* Description of the task
Beneath this instruction is a block of data; output from it exactly the lines that run from the one containing "joint_place() joint_socket_yoke();" through the one containing "obj.parent = None", inclusive.
· · · · · · ·
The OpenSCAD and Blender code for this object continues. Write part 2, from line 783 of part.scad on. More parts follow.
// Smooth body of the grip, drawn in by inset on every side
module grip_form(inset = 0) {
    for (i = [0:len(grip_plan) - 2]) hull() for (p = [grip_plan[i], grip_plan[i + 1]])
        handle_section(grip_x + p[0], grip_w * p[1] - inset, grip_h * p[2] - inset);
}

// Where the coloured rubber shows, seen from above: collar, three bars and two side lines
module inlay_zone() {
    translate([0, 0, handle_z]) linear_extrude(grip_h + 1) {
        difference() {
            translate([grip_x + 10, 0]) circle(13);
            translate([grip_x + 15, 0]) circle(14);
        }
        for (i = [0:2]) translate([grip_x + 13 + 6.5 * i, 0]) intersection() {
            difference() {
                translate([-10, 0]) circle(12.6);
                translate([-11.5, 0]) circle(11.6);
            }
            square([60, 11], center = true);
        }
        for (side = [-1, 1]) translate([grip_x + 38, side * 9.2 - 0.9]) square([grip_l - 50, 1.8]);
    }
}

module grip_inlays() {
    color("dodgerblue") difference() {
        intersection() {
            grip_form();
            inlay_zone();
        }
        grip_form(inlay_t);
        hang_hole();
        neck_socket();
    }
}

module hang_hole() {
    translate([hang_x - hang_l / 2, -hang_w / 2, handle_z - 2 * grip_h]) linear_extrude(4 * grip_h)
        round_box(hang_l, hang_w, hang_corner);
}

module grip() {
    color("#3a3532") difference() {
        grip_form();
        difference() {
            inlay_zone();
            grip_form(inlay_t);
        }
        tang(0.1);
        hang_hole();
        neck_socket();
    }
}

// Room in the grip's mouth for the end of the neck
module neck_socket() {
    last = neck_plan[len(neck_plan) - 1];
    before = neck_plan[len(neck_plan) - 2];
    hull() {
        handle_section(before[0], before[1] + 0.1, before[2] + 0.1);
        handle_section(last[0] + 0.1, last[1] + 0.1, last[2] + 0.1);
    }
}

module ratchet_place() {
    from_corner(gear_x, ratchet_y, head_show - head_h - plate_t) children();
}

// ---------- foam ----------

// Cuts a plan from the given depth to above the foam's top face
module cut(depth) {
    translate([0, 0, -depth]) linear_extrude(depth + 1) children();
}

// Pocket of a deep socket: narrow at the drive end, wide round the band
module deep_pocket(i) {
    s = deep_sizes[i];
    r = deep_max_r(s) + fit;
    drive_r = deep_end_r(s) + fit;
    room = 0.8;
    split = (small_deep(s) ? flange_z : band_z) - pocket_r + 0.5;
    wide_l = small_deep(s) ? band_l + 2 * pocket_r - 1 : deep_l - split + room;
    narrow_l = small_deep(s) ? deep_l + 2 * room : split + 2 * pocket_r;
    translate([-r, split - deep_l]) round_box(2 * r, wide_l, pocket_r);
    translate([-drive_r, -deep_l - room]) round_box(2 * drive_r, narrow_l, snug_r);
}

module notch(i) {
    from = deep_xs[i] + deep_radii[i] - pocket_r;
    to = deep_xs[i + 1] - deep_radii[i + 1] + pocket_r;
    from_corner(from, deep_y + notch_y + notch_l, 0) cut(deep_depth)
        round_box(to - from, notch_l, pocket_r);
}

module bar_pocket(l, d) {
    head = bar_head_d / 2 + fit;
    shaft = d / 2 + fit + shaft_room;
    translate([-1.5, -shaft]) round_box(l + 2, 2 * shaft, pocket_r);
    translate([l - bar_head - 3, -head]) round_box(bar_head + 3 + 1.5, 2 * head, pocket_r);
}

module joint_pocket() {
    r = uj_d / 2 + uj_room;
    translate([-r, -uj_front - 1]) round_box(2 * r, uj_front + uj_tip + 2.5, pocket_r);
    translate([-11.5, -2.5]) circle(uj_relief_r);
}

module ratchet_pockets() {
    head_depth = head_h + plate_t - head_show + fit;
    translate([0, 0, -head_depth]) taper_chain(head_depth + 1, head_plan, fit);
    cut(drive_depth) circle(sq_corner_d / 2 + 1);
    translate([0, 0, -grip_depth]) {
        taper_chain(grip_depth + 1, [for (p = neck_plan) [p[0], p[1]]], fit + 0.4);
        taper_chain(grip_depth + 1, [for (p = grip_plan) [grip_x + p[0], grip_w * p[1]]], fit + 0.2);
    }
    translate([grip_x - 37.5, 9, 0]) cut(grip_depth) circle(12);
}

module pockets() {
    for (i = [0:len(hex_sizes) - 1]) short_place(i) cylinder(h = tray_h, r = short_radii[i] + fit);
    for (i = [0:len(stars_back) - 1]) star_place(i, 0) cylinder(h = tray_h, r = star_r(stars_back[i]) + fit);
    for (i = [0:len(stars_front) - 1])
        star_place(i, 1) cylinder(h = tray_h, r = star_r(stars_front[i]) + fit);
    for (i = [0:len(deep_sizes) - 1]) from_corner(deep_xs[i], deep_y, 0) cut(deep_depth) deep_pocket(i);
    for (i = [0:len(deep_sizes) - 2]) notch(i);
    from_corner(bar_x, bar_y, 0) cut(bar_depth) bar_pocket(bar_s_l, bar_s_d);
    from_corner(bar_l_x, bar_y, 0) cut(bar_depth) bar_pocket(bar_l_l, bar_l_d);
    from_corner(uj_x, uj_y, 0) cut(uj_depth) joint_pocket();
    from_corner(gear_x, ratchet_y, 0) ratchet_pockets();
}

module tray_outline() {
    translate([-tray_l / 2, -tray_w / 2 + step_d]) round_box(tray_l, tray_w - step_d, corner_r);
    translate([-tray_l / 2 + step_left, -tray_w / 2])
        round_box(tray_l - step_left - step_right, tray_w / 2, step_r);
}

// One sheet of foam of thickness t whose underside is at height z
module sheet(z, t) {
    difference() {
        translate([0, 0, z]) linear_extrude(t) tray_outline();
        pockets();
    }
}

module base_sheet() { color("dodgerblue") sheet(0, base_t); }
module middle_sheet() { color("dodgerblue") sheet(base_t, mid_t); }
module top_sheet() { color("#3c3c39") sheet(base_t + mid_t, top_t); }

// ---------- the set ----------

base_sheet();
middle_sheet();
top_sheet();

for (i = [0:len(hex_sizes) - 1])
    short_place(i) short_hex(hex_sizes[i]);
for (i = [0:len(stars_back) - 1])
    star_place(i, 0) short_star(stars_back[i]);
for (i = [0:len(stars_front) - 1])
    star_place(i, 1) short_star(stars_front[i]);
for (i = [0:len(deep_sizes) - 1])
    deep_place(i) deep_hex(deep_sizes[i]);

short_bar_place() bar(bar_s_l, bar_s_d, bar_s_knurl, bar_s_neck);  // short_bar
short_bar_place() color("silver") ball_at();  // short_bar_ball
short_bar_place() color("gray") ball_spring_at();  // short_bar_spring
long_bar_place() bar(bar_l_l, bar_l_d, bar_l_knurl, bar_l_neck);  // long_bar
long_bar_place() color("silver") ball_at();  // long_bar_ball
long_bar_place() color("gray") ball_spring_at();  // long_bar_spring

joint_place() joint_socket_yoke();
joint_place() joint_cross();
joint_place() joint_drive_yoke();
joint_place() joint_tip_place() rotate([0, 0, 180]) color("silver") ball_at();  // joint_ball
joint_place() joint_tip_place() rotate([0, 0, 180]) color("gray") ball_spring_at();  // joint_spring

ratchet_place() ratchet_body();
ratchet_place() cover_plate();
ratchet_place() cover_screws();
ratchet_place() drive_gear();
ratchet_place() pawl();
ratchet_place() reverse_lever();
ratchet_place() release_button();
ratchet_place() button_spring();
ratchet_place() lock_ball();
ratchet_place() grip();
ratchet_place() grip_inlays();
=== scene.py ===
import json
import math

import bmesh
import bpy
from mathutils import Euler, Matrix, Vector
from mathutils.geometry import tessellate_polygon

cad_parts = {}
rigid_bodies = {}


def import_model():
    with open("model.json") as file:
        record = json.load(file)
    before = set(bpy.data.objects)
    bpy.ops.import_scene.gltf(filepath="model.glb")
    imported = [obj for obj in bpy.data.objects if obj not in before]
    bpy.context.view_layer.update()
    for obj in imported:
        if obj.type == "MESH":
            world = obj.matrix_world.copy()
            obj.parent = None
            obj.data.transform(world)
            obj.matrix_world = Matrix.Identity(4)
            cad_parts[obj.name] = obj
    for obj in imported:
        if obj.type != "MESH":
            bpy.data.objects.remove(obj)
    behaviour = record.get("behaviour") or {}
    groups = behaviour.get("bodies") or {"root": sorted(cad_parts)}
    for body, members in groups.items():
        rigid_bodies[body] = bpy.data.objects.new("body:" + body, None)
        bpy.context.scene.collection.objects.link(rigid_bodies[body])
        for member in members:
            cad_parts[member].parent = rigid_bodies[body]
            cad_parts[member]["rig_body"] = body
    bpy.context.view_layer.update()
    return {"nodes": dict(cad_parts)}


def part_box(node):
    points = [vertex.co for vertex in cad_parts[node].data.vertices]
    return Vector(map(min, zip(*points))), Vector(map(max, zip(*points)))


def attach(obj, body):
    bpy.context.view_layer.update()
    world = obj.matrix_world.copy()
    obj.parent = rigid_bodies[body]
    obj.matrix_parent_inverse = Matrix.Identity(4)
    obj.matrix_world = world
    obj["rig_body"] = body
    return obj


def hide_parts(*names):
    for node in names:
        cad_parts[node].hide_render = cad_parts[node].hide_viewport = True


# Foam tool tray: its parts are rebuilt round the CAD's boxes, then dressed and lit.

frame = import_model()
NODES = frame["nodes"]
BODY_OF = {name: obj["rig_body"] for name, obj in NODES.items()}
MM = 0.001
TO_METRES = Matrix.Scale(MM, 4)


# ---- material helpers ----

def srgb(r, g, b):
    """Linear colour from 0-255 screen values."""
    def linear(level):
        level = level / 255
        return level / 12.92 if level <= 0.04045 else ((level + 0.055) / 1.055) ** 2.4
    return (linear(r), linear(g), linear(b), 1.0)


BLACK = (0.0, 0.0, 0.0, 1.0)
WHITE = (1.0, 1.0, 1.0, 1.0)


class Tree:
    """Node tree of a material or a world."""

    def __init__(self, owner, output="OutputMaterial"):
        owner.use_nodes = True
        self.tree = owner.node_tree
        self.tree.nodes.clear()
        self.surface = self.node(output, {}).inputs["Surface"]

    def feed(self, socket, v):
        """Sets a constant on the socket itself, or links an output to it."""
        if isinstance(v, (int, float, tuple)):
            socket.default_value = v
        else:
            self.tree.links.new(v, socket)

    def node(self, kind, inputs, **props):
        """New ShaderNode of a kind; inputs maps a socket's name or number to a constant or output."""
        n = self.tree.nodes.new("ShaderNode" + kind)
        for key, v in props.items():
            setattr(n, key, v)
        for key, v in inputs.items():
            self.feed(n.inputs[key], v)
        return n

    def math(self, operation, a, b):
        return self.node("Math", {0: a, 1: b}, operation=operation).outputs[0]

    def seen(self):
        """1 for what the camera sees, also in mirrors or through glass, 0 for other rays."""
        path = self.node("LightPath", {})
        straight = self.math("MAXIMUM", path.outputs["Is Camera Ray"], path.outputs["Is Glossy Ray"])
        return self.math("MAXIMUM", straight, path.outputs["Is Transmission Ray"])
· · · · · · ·
* Output
joint_place() joint_socket_yoke();
joint_place() joint_cross();
joint_place() joint_drive_yoke();
joint_place() joint_tip_place() rotate([0, 0, 180]) color("silver") ball_at();  // joint_ball
joint_place() joint_tip_place() rotate([0, 0, 180]) color("gray") ball_spring_at();  // joint_spring

ratchet_place() ratchet_body();
ratchet_place() cover_plate();
ratchet_place() cover_screws();
ratchet_place() drive_gear();
ratchet_place() pawl();
ratchet_place() reverse_lever();
ratchet_place() release_button();
ratchet_place() button_spring();
ratchet_place() lock_ball();
ratchet_place() grip();
ratchet_place() grip_inlays();
=== scene.py ===
import json
import math

import bmesh
import bpy
from mathutils import Euler, Matrix, Vector
from mathutils.geometry import tessellate_polygon

cad_parts = {}
rigid_bodies = {}


def import_model():
    with open("model.json") as file:
        record = json.load(file)
    before = set(bpy.data.objects)
    bpy.ops.import_scene.gltf(filepath="model.glb")
    imported = [obj for obj in bpy.data.objects if obj not in before]
    bpy.context.view_layer.update()
    for obj in imported:
        if obj.type == "MESH":
            world = obj.matrix_world.copy()
            obj.parent = None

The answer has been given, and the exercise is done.